Who told me that my name was victim, slut, adulterer, divorcee, frigid, confused? Who told me that I was unworthy of love? Who told me that I was broken beyond repair?

The message I should have been given wasn’t that I should be very careful giving away the part of me that belonged to my future husband. 

The message I should have been given was that I should be very careful giving away the part of me that belonged to me.

The message I should have been given was that there is a difference between giving away a part of yourself and having it taken from you.

The message I should have been given is that it was my right to choose what I gave, and to who I gave it to, and when I gave it.

The message I should have been given was that my body, my innocence, my purity, are holy. Not because they were a gift to give to my husband but because they were mine. Given to me, by God, for my use. For my pleasure. As a gift to give to myself.

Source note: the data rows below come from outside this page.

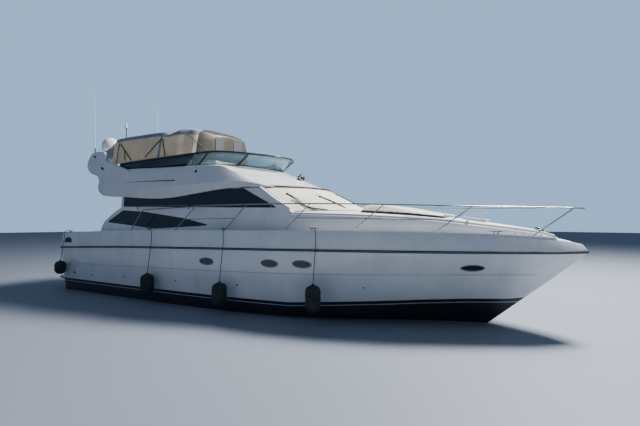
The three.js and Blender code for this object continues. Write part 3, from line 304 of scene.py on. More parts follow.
def join_nodes(material, pairs):
    for output, socket in pairs:
        material.node_tree.links.new(output, socket)


def finish_material(name, light, dark, roughness, metallic=0.0, bump=0.0, coat=0.0, streaks=0.35,
                    scales=(1.4, 220.0, 5.0)):
    """A weathered surface between two colours, with its roughness and fine relief varied."""
    material = bpy.data.materials.new(name)
    material.use_nodes = True
    shader = material.node_tree.nodes["Principled BSDF"]
    shader.inputs["Metallic"].default_value = metallic
    shader.inputs["Coat Weight"].default_value = coat
    worn = add(material, "ShaderNodeGroup")
    worn.node_tree = WEATHERING
    for key, value in zip(("Mottle Scale", "Grain Scale", "Streak Scale"), scales):
        worn.inputs[key].default_value = value
    blend = add(material, "ShaderNodeMix")
    blend.data_type = "FLOAT"
    blend.inputs[0].default_value = streaks
    colour = add(material, "ShaderNodeMix")
    colour.data_type = "RGBA"
    colour.name = "worn_colour"
    colour.inputs[6].default_value = (*dark, 1.0)
    colour.inputs[7].default_value = (*light, 1.0)
    spread = add(material, "ShaderNodeMapRange", From_Min=0.32, From_Max=0.62)
    rough = add(material, "ShaderNodeMapRange", To_Min=roughness * 1.25, To_Max=roughness * 0.8)
    relief = add(material, "ShaderNodeBump", Strength=bump, Distance=0.002)
    join_nodes(material, [
        (worn.outputs["Mottle"], blend.inputs[2]), (worn.outputs["Streak"], blend.inputs[3]),
        (blend.outputs[0], spread.inputs["Value"]), (spread.outputs["Result"], colour.inputs[0]),
        (colour.outputs[2], shader.inputs["Base Color"]), (worn.outputs["Mottle"], rough.inputs["Value"]),
        (rough.outputs["Result"], shader.inputs["Roughness"]),
        (worn.outputs["Grain"], relief.inputs["Height"]),
        (relief.outputs["Normal"], shader.inputs["Normal"]),
    ])
    return material


WHITE = (0.86, 0.87, 0.87)
SOILED_WHITE = (0.74, 0.76, 0.77)
gelcoat = finish_material("white_gelcoat", WHITE, SOILED_WHITE, 0.22, bump=0.03, coat=0.4)


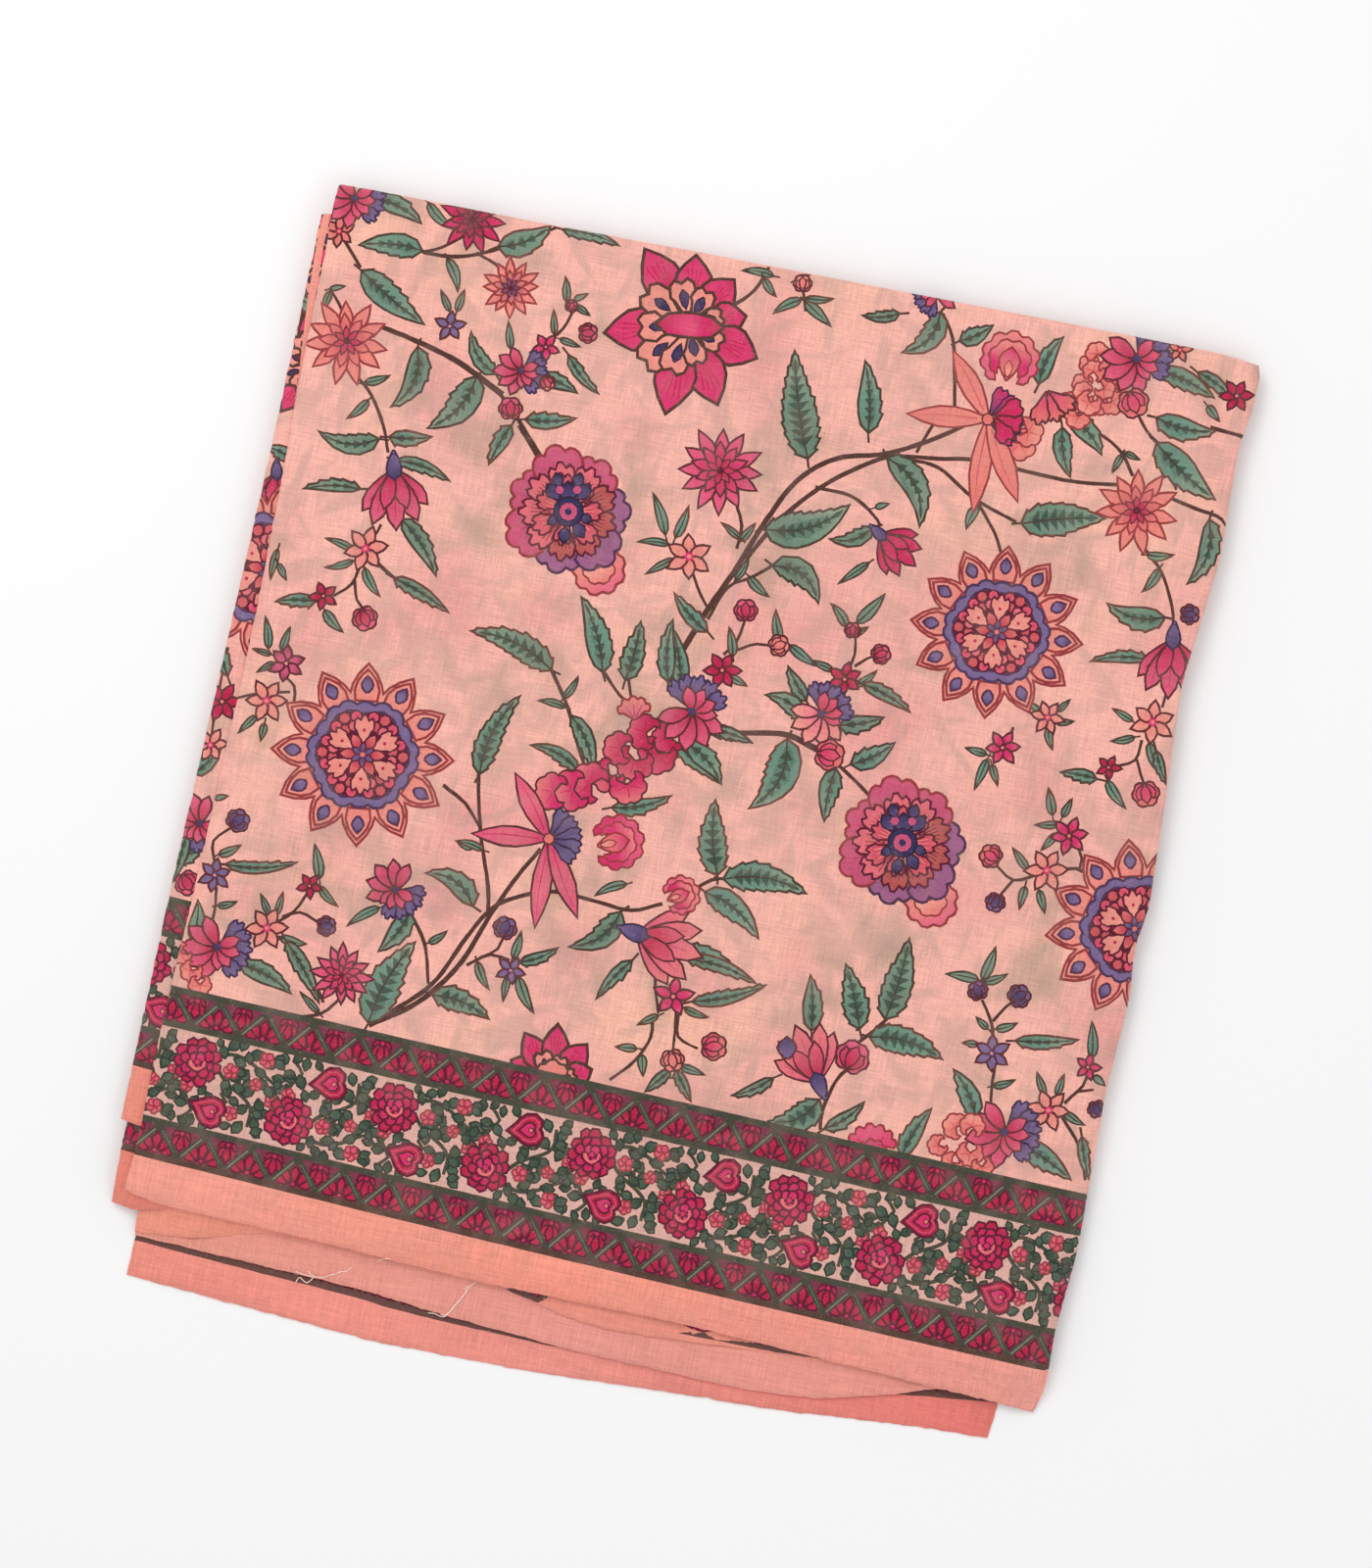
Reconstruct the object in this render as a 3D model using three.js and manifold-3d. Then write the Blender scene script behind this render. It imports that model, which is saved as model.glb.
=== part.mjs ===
// A printed cotton saree, folded in half along its length, then over and over
// across it, and laid flat. Millimetres, +Z up, +X along the border, +Y from
// the selvedges to the long fold, origin under the middle of the pile.
//
// Each stretch of cloth that shows is one thin wall. They lie on each other in
// the order base, (hidden layers), third, second, left under, left over, top.
import * as THREE from "three";
import { mergeVertices } from "three/addons/utils/BufferGeometryUtils.js";
import Module from "manifold-3d";

const wasm = await Module();
wasm.setup();

// ---- sizes -----------------------------------------------------------------
const WALL = 1.0; // a stretch of cloth with the air under its weave
const BASE_WALL = 1.2; // the lowest stretch
const GAP = 0.3; // between stretches that lie on each other
const HIDDEN_HEIGHT = 5.4; // the packed hidden layers
const HIDDEN_LAYERS = 4; // rounded folds that show at their edge
const FOLD_BULGE = 1.6; // how far each rounded fold stands out
const CLOSE = 13; // a stretch stays fully raised this far past what is under it
const SETTLE = 16; // and comes down over this distance
const FLOOR_GAP = 0.1; // where a stretch hangs past the base
const EDGE_FOLD = { reach: 4.2, drop: 5.2, steps: 5 }; // rounded long fold and right fold of the top
const ROOT = 2; // how far the fold starts inside the flat of the stretch

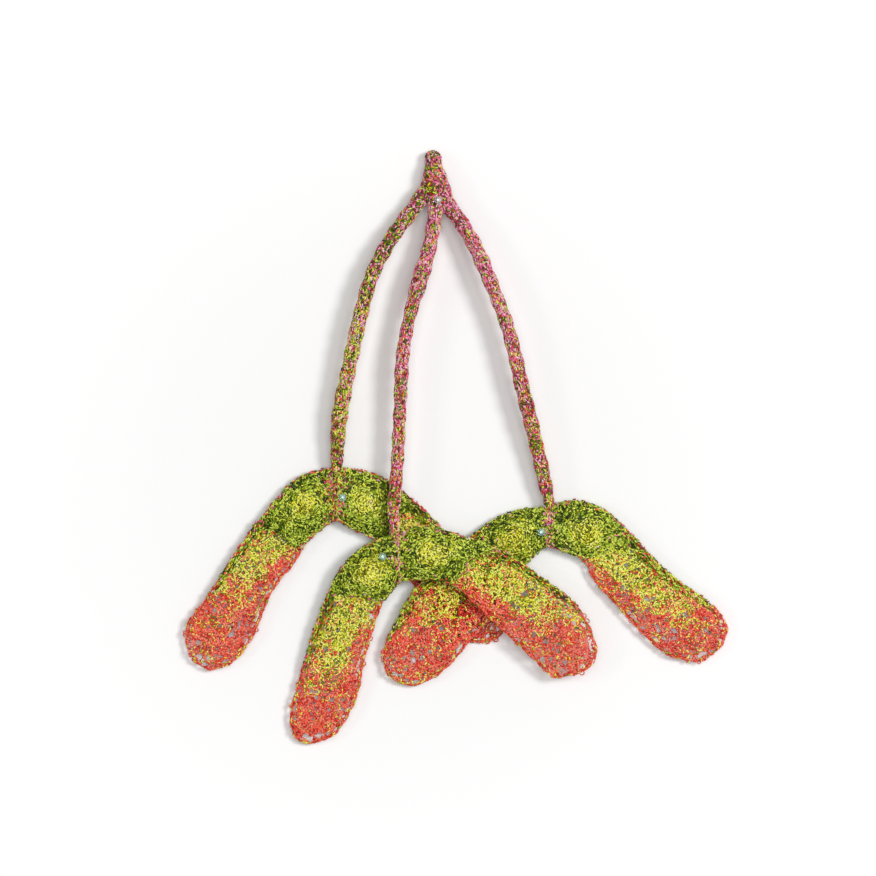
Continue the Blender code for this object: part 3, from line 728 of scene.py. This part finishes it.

The message I should have been given was that no organization, no church, no person, no one, has the right to tell me what is mine to give and when and how it is right to give it.

That is mine to give.

And mine to decide who is worthy to receive it.

And mine to decide if I give it away just because I want to.

Mine.

Nadia says in her book that “Shame is like wearing our already forgiven sins like a spiritual name tag.” And she’s right.

I’ve worn those spiritual name tags for too many years because I felt if I took them off I wasn’t being honest about who I really was.

The truth is, it was the refusal to take those name tags off that kept me from being honest about who I really was, not the other way.

My name is not victim.

My name is not unclean.

My name is not adulterer or divorcee.

My name is not unworthy.

My name is PRECIOUS.

My name is CHERISHED.

My name is BELOVED.

My name is GLORIOUS.

My name is REDEEMED.

Who told me that?

My Jesus told me. And that’s the only voice that really matters.